◆ **REQUIRED WORK**: The required output is the exact sequence of lines from the line holding "Write the FreeCAD" to the end of the records, inclusive.

◆ **RECORDS FOR THIS TASK**:
· · · · · · ·

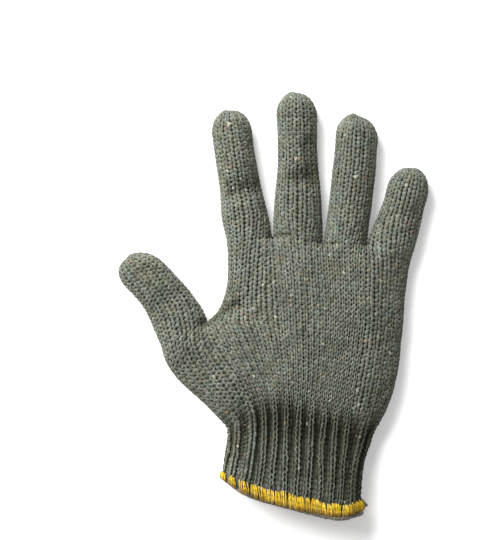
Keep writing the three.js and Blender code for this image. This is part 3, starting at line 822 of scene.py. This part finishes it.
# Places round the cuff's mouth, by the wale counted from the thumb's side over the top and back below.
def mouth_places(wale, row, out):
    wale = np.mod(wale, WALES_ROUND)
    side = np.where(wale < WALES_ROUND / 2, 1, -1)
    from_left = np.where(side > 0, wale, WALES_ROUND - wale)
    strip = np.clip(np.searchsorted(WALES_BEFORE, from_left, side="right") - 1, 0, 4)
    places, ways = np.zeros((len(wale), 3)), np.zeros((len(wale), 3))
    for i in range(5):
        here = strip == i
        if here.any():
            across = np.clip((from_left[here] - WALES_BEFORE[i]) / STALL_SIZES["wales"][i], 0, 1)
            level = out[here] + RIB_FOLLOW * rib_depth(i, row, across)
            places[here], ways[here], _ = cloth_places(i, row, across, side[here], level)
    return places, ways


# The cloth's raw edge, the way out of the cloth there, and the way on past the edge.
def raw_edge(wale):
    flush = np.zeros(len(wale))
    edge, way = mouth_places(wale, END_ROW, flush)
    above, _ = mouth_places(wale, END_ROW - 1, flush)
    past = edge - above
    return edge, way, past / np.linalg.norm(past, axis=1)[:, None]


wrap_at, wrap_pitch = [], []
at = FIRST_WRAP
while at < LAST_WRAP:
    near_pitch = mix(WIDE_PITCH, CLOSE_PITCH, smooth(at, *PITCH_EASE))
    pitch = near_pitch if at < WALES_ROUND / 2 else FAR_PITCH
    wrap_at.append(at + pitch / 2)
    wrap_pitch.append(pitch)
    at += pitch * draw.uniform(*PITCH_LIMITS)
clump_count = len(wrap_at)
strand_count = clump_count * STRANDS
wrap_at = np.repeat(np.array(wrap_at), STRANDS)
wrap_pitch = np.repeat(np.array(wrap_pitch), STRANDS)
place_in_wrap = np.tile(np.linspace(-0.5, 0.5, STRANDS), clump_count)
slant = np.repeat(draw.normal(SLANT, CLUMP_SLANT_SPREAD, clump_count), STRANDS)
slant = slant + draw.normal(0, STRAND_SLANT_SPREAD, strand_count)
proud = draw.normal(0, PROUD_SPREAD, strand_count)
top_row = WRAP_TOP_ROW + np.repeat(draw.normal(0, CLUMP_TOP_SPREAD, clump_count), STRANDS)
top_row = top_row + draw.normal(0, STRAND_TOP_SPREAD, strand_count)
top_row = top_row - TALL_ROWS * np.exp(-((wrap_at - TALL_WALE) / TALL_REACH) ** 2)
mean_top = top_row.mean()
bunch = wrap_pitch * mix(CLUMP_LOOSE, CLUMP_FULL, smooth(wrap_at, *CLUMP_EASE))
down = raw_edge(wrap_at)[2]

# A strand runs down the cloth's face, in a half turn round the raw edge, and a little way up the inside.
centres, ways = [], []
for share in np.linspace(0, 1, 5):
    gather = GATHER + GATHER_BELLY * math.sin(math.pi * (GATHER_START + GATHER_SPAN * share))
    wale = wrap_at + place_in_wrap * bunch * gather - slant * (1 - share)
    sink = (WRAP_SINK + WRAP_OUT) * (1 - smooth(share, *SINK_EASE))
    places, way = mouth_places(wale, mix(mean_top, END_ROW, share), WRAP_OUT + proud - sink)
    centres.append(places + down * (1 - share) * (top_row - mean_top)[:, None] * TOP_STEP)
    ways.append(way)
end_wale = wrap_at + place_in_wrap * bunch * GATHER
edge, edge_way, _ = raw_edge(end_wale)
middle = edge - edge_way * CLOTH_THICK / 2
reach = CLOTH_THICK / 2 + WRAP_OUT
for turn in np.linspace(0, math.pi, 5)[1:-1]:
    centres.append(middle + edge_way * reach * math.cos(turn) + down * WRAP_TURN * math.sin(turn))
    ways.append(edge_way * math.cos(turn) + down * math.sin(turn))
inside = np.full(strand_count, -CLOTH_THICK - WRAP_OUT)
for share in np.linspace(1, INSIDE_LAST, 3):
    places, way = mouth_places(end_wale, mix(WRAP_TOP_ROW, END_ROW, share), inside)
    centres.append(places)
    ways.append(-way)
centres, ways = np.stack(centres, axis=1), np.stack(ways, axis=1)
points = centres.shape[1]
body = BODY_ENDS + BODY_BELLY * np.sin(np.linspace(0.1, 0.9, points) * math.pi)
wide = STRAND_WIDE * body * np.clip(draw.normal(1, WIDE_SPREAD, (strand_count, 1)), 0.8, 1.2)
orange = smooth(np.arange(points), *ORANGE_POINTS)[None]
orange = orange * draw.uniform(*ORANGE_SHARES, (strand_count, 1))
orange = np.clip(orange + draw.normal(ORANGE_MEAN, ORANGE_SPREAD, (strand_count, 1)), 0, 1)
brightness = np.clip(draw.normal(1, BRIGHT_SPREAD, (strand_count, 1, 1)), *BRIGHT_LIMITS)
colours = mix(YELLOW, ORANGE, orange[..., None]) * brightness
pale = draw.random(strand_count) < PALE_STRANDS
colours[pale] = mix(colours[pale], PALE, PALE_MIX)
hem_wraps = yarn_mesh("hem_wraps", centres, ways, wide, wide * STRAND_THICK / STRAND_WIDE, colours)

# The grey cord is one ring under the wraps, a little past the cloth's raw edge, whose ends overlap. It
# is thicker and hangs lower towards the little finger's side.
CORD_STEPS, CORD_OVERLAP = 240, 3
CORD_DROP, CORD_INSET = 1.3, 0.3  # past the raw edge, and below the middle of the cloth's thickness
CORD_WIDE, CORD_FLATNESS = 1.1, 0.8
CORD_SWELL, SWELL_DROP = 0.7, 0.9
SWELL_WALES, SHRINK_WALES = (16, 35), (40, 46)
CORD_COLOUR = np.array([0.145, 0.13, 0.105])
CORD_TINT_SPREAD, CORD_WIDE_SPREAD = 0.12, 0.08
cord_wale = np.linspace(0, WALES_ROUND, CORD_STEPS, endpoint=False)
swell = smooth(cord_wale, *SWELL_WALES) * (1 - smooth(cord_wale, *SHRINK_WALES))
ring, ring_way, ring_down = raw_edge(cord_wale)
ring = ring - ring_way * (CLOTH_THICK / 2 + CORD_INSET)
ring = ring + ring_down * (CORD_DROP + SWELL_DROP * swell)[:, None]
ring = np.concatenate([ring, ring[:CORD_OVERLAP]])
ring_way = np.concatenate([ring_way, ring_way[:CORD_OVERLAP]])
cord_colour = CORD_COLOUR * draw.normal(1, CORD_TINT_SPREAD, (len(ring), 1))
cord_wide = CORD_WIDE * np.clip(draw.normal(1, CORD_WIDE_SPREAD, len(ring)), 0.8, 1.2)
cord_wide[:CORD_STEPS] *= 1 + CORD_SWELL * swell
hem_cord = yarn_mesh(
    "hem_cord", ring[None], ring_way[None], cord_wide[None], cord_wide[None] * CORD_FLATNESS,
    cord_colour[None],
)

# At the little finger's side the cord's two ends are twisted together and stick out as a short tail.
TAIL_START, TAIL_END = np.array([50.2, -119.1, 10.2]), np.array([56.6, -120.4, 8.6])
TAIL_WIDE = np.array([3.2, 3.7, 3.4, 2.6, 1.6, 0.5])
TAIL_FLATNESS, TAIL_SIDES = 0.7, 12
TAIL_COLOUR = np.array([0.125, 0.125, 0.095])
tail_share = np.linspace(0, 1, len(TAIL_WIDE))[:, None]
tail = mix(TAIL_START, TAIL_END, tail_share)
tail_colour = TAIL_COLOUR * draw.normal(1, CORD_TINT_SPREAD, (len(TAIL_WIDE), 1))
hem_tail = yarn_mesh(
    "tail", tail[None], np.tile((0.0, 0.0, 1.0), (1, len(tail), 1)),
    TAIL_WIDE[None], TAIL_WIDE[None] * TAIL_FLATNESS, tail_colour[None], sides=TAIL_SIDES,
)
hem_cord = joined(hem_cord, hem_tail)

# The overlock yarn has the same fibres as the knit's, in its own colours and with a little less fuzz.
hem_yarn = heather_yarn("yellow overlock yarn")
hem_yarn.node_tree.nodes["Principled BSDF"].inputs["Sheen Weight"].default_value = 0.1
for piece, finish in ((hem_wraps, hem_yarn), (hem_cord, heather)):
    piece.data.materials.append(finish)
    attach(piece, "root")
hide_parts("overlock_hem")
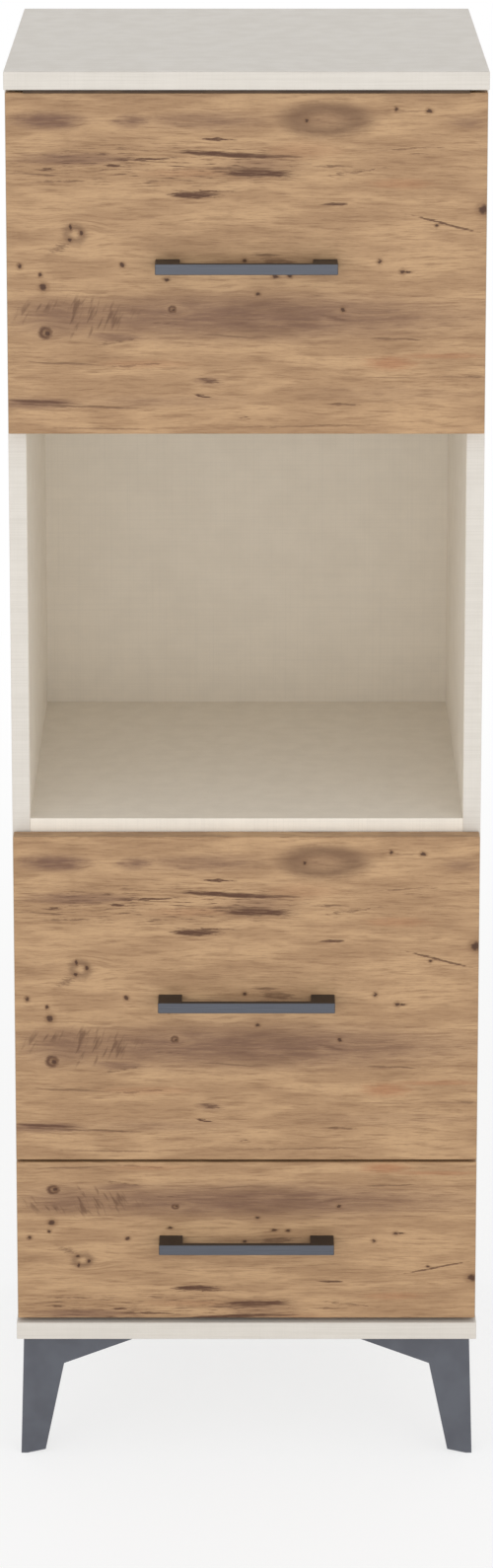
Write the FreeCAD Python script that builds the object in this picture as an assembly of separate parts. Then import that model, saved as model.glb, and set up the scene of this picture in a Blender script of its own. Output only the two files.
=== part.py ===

· · · · · · ·

◆ **RESULT OF THIS TASK**:
Write the FreeCAD Python script that builds the object in this picture as an assembly of separate parts. Then import that model, saved as model.glb, and set up the scene of this picture in a Blender script of its own. Output only the two files.
=== part.py ===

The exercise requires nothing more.